Stated task
Reproduce only the top of the records, down to and including the line containing "0.0231), (FROG_LENGTH, FROG_HALF))".

Records with modeling code:
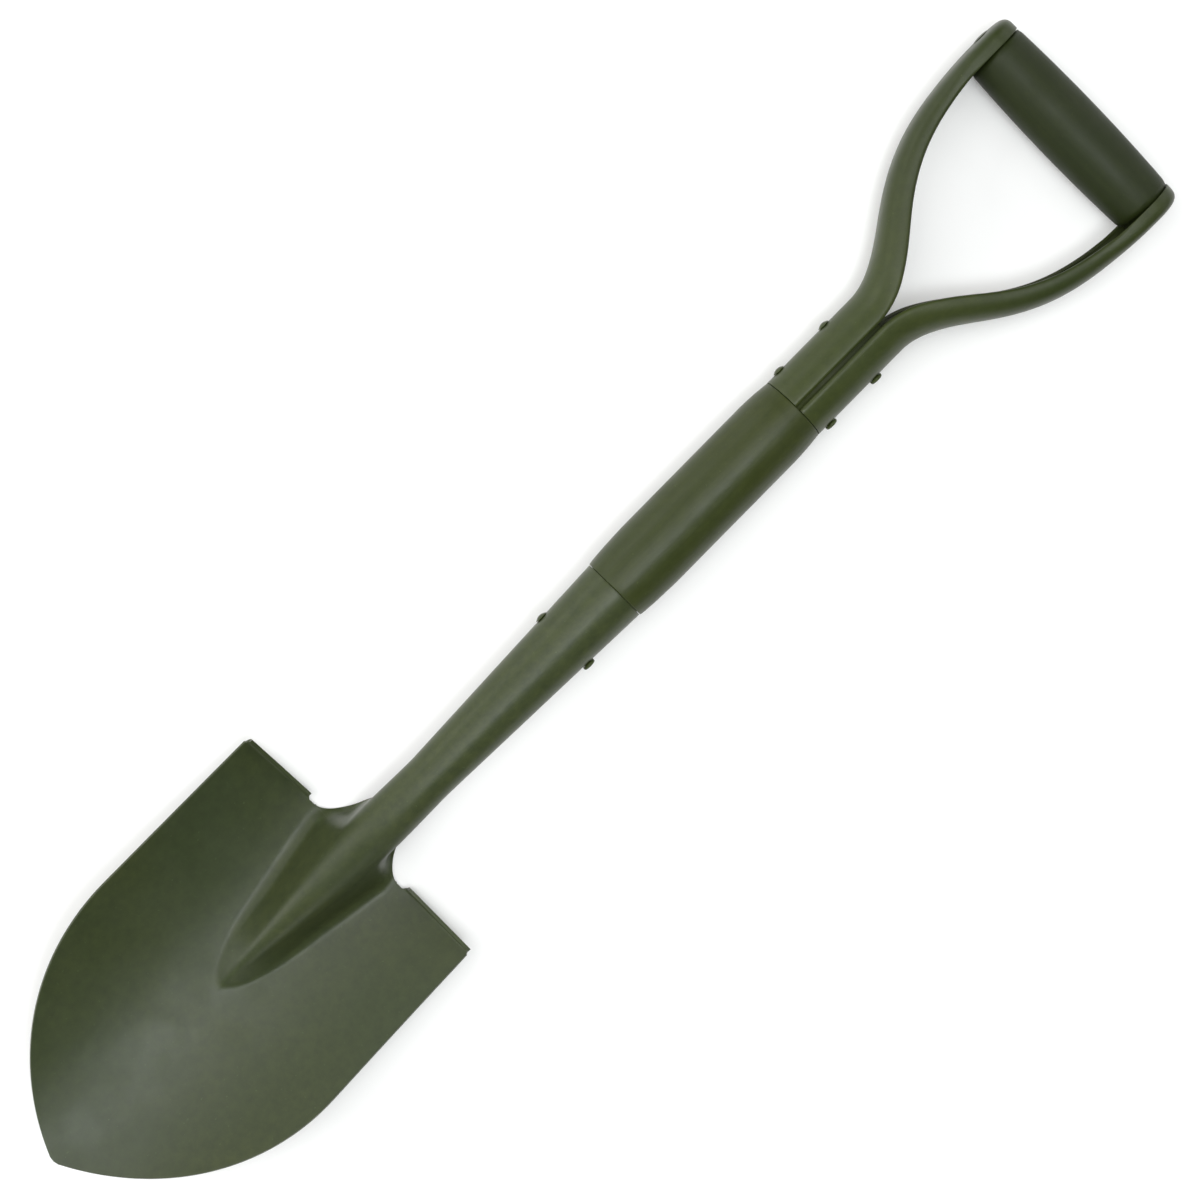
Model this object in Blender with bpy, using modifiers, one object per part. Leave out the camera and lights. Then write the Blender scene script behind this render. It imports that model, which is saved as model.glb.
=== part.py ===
"""Short D-handled round-point shovel, painted steel and wood, lying on its back with its face up.

Everything is first laid out in the shaft's own frame: X runs along the shaft toward the grip with X = 0
at the rim of the socket, Y points to the shovel's left, and Z points out of the face. One matrix, REST,
then lays the whole shovel on the floor. All sizes are in metres.
"""

import math

import bmesh
import bpy
from mathutils import Matrix, Vector
from mathutils.geometry import interpolate_bezier

# Gap between neighbouring pieces.
GAP = 0.0003

# Blade, neck and socket: one sheet of steel, described by its face side.
SHEET = 0.0016
TIP_X = -0.3822
TREAD_X = -0.1745
BLADE_HALF = 0.0754
HEEL_HALF = 0.0744
POINT_ARC = 0.1215
POINT_ROUNDING = 0.0080
DISH_RADIUS = 0.147
HEEL_Z = -0.028
HEEL_LIFT = math.radians(6.0)
SCOOP = 0.34
HEEL_CORNER = 0.0005

# Frog, the hollow ridge that carries the socket down into the blade.
FROG_LENGTH = 0.0945
FROG_HALF = 0.0293
FROG_FOOT_RADIUS = 0.0085
# (distance from the frog's lower end, its half width there)
FROG_SPREAD = ((0.0, 0.0), (0.008, 0.0082), (0.028, 0.0165), (0.060, 0.0231), (FROG_LENGTH, FROG_HALF))
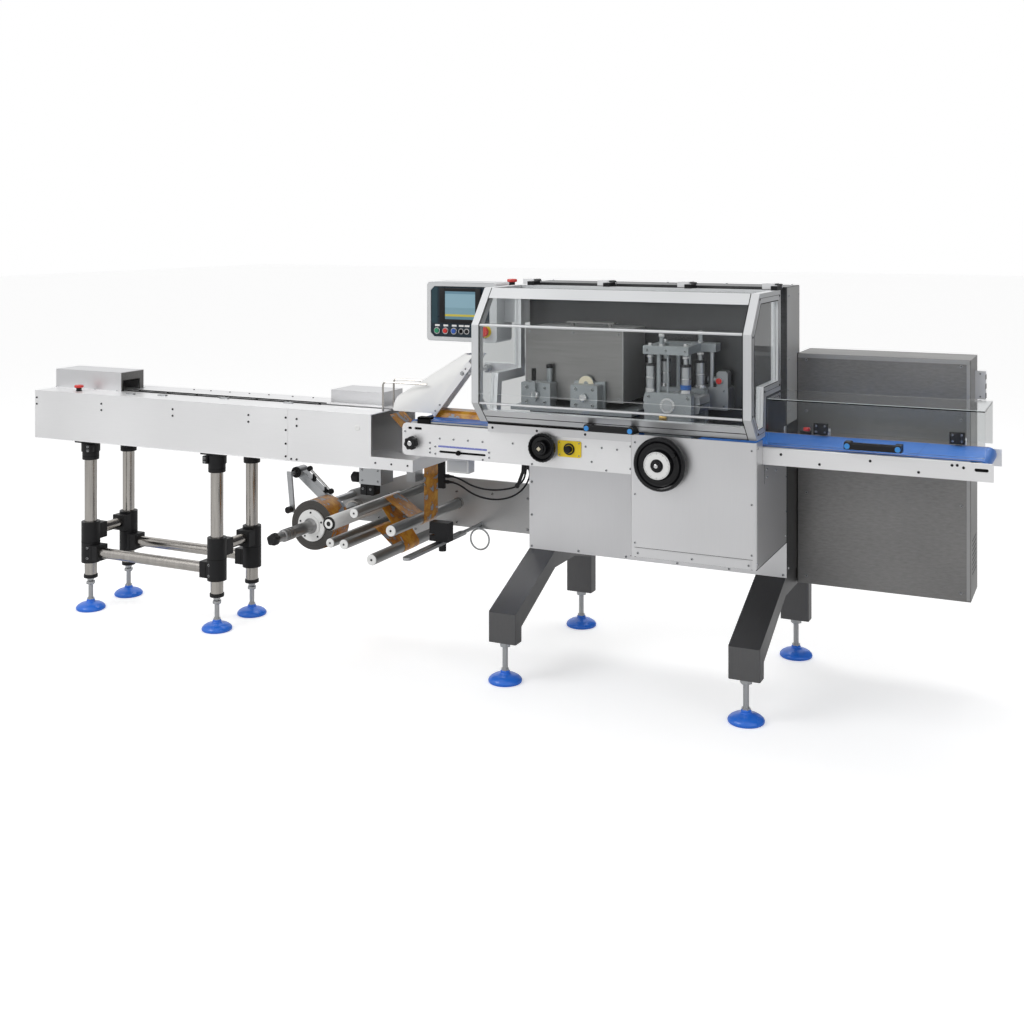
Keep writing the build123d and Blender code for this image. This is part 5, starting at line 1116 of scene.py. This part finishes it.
def operatorPanel():
    y = panel["floor"]
    facia = [(-104.5, 1182.5), (111.5, 1182.5), (126.5, 1198), (126.5, 1357), (111.5, 1372.5), (-104.5, 1372.5),
             (-119.5, 1357), (-119.5, 1198)]
    bm = bmesh.new()
    addProfile(bm, facia, y, y - 0.9, 0)
    addProfile(bm, roundedCorners(-117, -91, 1233, 1370, 3), y - 0.9, y - 1.6, 1)
    finishPiece(bm, "panel_facia", ["faciaDark", "faciaTeal"])
    bm = bmesh.new()
    for lo, hi in (((-80, 1235), (-57, 1367)), ((71, 1235), (94, 1367)), ((-57.4, 1235), (71.4, 1249.5)),
                   ((-57.4, 1354.5), (71.4, 1367))):
        addBlock(bm, (lo[0], -91, lo[1]), (hi[0], y - 0.5, hi[1]), 0, 1.2, 2)
    addBlock(bm, (-58, -88.9, 1248), (72, -87.6, 1356), 1, 0.2, 1)
    finishPiece(bm, "panel_display", ["blackPlastic", "displayLit"])
    bm = bmesh.new()
    z = panel["buttonZ"]
    cap = [(0, 1.8), (9.2, 1.8), (9.2, 8), (7.6, 10), (0, 10.6)]
    for i, (x, _) in enumerate(panel["buttons"]):
        addRing(bm, (x, y - 0.9, z), (0, -1, 0), 12.6, 9.6, 5, 0, 40)
        addTurned(bm, (x, y - 0.9, z), (0, -1, 0), cap, 3 + i, 40)
    for x in (10, 34):  # selector and plain key button
        addRing(bm, (x, y - 0.9, z), (0, -1, 0), 11, 8, 4, 0, 36)
        addTurned(bm, (x, y - 0.9, z), (0, -1, 0), [(0, 0.5), (7.8, 0.5), (7.8, 5), (0, 5)], 1, 36)
    addBlock(bm, (7.6, y - 15, z - 8), (12.4, y - 4, z + 8), 1, 1.5, 2)
    for x in (-92, -56, -20, 10, 34):
        addProfile(bm, roundedCorners(x - 10, x + 10, 1221.5, 1228.5, 1), y - 0.9, y - 1.7, 2)
    addRing(bm, (111, y - 0.5, 1208), (0, -1, 0), 23, 12.4, 4.4, 6, 52)
    finishPiece(bm, "panel_buttons", ["brightSteel", "blackPlastic", "whitePlastic", "signalGreen", "signalRed",
                                      "buttonBlue", "signalYellow"])
    bm = bmesh.new()
    for x0, x1 in ((-134, 155),):
        for z0 in (1168.5, 1385.6):  # lips round the open front of the shell
            addBlock(bm, (x0 + 14, -87, z0), (x1 - 14, -85.4, z0 + 1.6), 0, 0.5, 1)
    addBlock(bm, (-120, 42.6, 1182), (140, 45, 1373), 1, 1.2, 2)  # rear lid
    addBlock(bm, (-136.8, -40, 1200), (-135.6, 20, 1355), 1, 0.6, 1)
    finishPiece(bm, "panel_shell_trim", ["panelWhite", "panelWhite"])
    screws("panel_lid_screws", [(x, 45, z0) for x in (-112, 132) for z0 in (1190, 1278, 1365)], "back", 8, 2.4)
    screws("panel_side_screws", [(-136.8, y0, z0) for y0 in (-32, 12) for z0 in (1210, 1345)], "left", 8, 2.4)


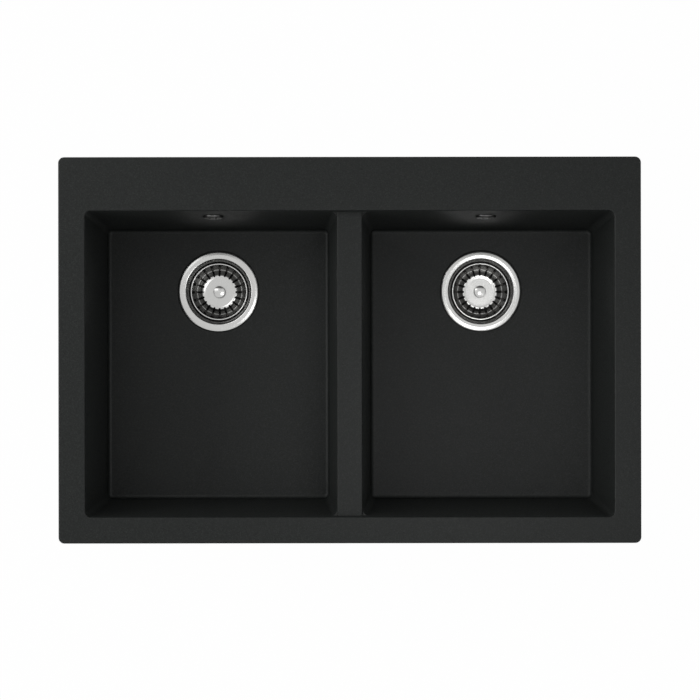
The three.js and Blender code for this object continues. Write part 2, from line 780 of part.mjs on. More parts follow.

Answer to this problem
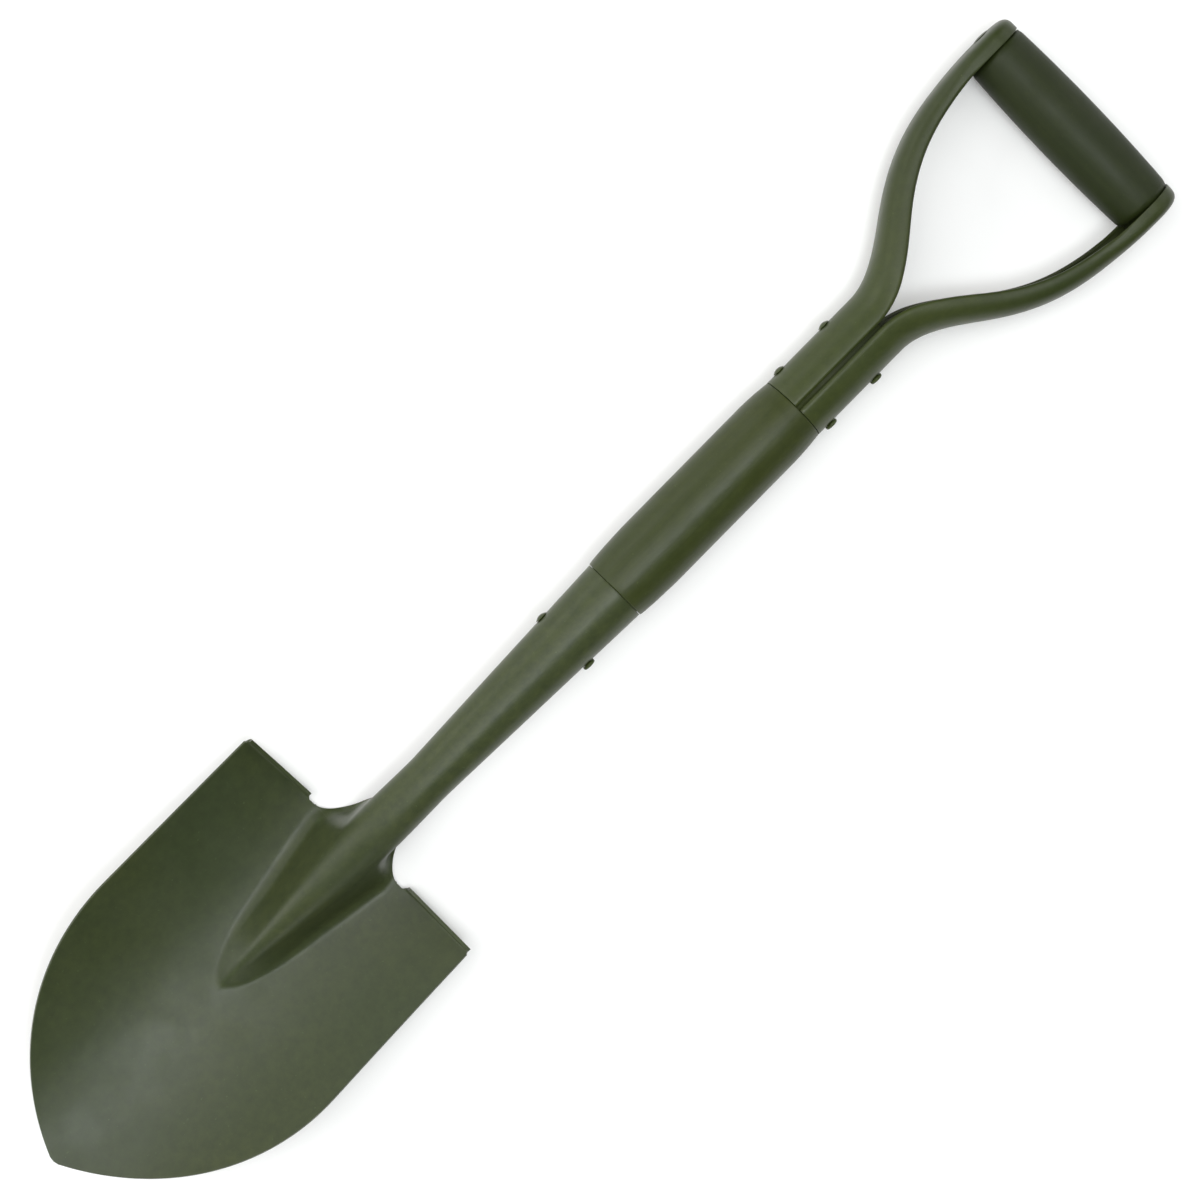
Model this object in Blender with bpy, using modifiers, one object per part. Leave out the camera and lights. Then write the Blender scene script behind this render. It imports that model, which is saved as model.glb.
=== part.py ===
"""Short D-handled round-point shovel, painted steel and wood, lying on its back with its face up.

Everything is first laid out in the shaft's own frame: X runs along the shaft toward the grip with X = 0
at the rim of the socket, Y points to the shovel's left, and Z points out of the face. One matrix, REST,
then lays the whole shovel on the floor. All sizes are in metres.
"""

import math

import bmesh
import bpy
from mathutils import Matrix, Vector
from mathutils.geometry import interpolate_bezier

# Gap between neighbouring pieces.
GAP = 0.0003

# Blade, neck and socket: one sheet of steel, described by its face side.
SHEET = 0.0016
TIP_X = -0.3822
TREAD_X = -0.1745
BLADE_HALF = 0.0754
HEEL_HALF = 0.0744
POINT_ARC = 0.1215
POINT_ROUNDING = 0.0080
DISH_RADIUS = 0.147
HEEL_Z = -0.028
HEEL_LIFT = math.radians(6.0)
SCOOP = 0.34
HEEL_CORNER = 0.0005

# Frog, the hollow ridge that carries the socket down into the blade.
FROG_LENGTH = 0.0945
FROG_HALF = 0.0293
FROG_FOOT_RADIUS = 0.0085
# (distance from the frog's lower end, its half width there)
FROG_SPREAD = ((0.0, 0.0), (0.008, 0.0082), (0.028, 0.0165), (0.060, 0.0231), (FROG_LENGTH, FROG_HALF))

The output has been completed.